* **Written task**
Below is a set of records. Repeat all of them exactly.
-------- Entries provided --------
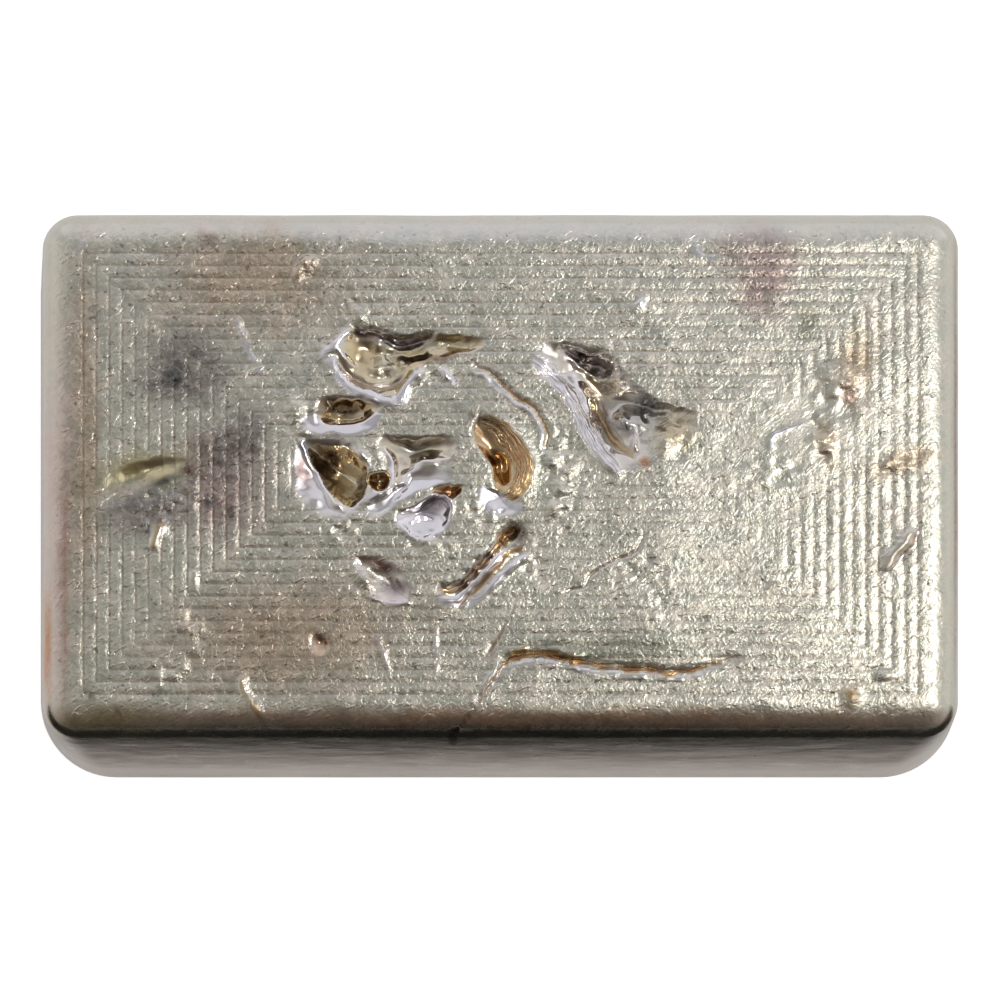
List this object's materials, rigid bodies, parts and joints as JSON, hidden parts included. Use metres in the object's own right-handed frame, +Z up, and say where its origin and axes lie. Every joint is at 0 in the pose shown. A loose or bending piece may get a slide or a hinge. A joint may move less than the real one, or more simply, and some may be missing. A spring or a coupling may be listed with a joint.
{
  "type": "metal ingot",
  "caption": "Cast rectangular metal ingot with drafted walls, a rounded upper edge, ringed mould marks and frozen gas cavities; it lies on its wide flat face.",
  "frame": {"origin": "centre of the open-cast face that the ingot rests on", "axes": "+X along the length, +Y across the width, +Z up through the face with the mould marks"},
  "size_m": [0.095, 0.0582, 0.0215],
  "materials": {
    "cast_metal": "satin"
  },
  "bodies": {
    "root": {"ingot": "cast_metal"}
  },
  "joints": []
}
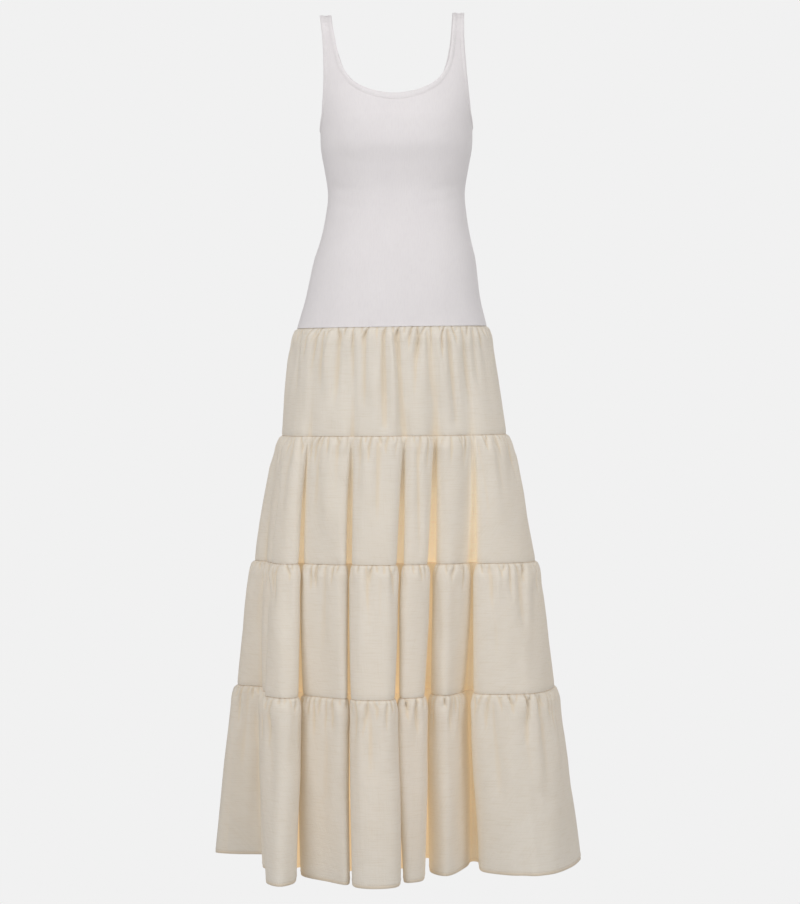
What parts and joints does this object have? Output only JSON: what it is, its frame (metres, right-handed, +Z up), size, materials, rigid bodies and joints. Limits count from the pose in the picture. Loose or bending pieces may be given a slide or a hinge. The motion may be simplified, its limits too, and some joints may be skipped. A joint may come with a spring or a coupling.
{
  "type": "maxi dress",
  "caption": "Sleeveless tank-top maxi dress with a fine jersey bodice to the hip and a long flared skirt of gathered linen tiers, in its worn form with no wearer.",
  "frame": {"origin": "middle of the shoulder line, where the straps rest on the wearer", "axes": "+Z up along the dress, -Y out of its front, +X towards the wearer's left"},
  "size_m": [0.626, 0.5728, 1.4431],
  "materials": {
    "jersey": "soft white fine rib knit with a faint lilac tint, matt",
    "binding": "doubled white knit band, matt",
    "linen": "undyed cream plain weave with slubs, matt"
  },
  "bodies": {
    "root": {"bodice_front": "jersey", "bodice_back": "jersey", "neck_binding": "binding", "armhole_binding_right": "binding", "armhole_binding_left": "binding", "tier_1_front": "linen", "tier_1_back": "linen", "tier_2_front": "linen", "tier_2_back": "linen", "tier_3_front": "linen", "tier_3_back": "linen", "tier_4_front": "linen", "tier_4_back": "linen"}
  },
  "joints": []
}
--------
* **Solved exercise**
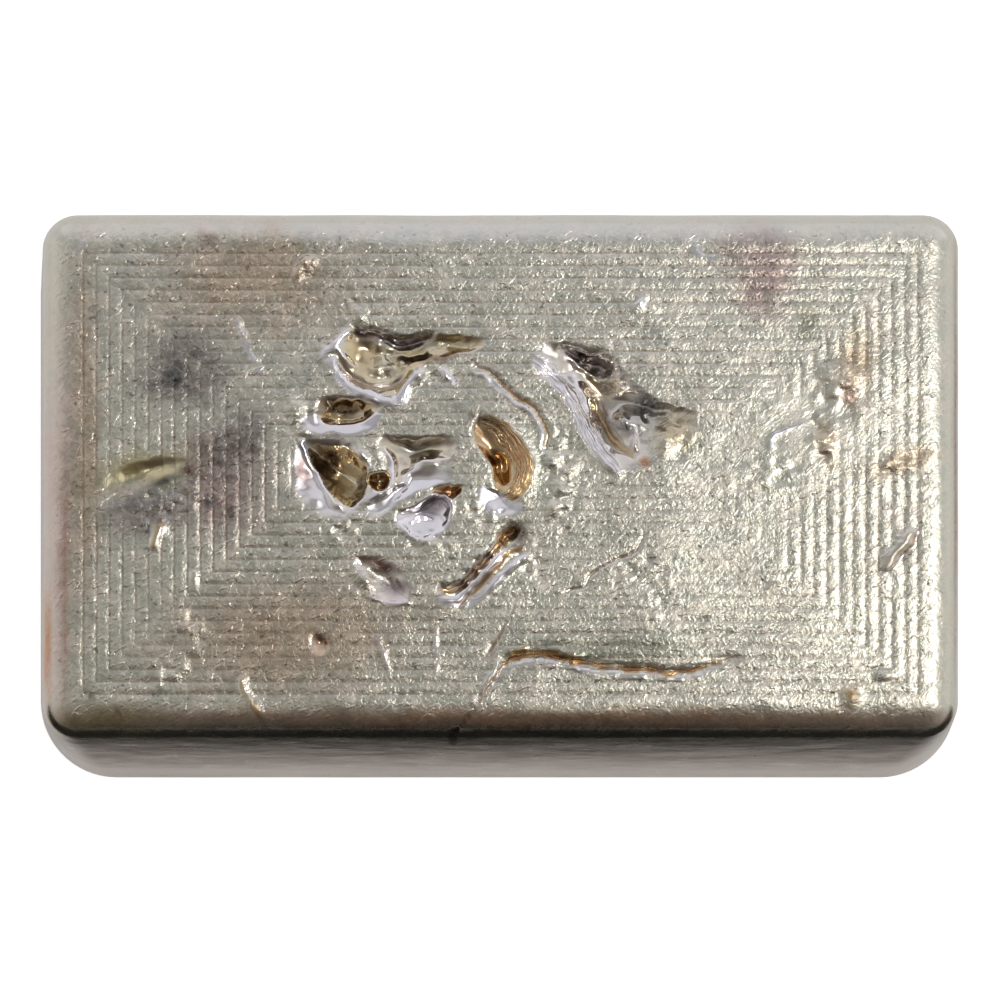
List this object's materials, rigid bodies, parts and joints as JSON, hidden parts included. Use metres in the object's own right-handed frame, +Z up, and say where its origin and axes lie. Every joint is at 0 in the pose shown. A loose or bending piece may get a slide or a hinge. A joint may move less than the real one, or more simply, and some may be missing. A spring or a coupling may be listed with a joint.
{
  "type": "metal ingot",
  "caption": "Cast rectangular metal ingot with drafted walls, a rounded upper edge, ringed mould marks and frozen gas cavities; it lies on its wide flat face.",
  "frame": {"origin": "centre of the open-cast face that the ingot rests on", "axes": "+X along the length, +Y across the width, +Z up through the face with the mould marks"},
  "size_m": [0.095, 0.0582, 0.0215],
  "materials": {
    "cast_metal": "satin"
  },
  "bodies": {
    "root": {"ingot": "cast_metal"}
  },
  "joints": []
}
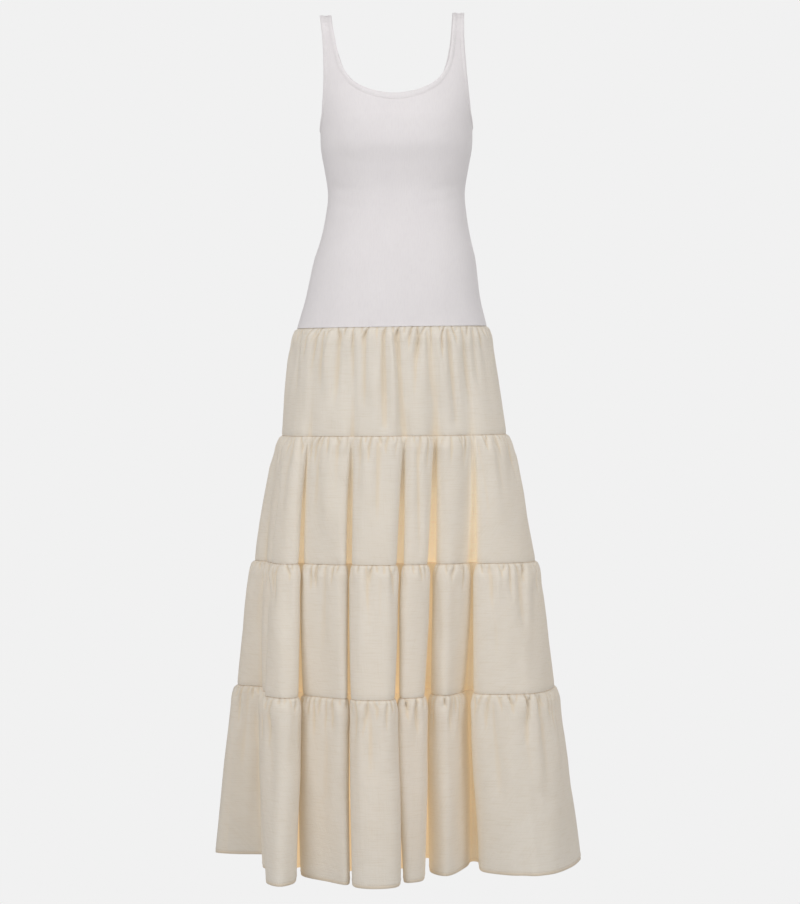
What parts and joints does this object have? Output only JSON: what it is, its frame (metres, right-handed, +Z up), size, materials, rigid bodies and joints. Limits count from the pose in the picture. Loose or bending pieces may be given a slide or a hinge. The motion may be simplified, its limits too, and some joints may be skipped. A joint may come with a spring or a coupling.
{
  "type": "maxi dress",
  "caption": "Sleeveless tank-top maxi dress with a fine jersey bodice to the hip and a long flared skirt of gathered linen tiers, in its worn form with no wearer.",
  "frame": {"origin": "middle of the shoulder line, where the straps rest on the wearer", "axes": "+Z up along the dress, -Y out of its front, +X towards the wearer's left"},
  "size_m": [0.626, 0.5728, 1.4431],
  "materials": {
    "jersey": "soft white fine rib knit with a faint lilac tint, matt",
    "binding": "doubled white knit band, matt",
    "linen": "undyed cream plain weave with slubs, matt"
  },
  "bodies": {
    "root": {"bodice_front": "jersey", "bodice_back": "jersey", "neck_binding": "binding", "armhole_binding_right": "binding", "armhole_binding_left": "binding", "tier_1_front": "linen", "tier_1_back": "linen", "tier_2_front": "linen", "tier_2_back": "linen", "tier_3_front": "linen", "tier_3_back": "linen", "tier_4_front": "linen", "tier_4_back": "linen"}
  },
  "joints": []
}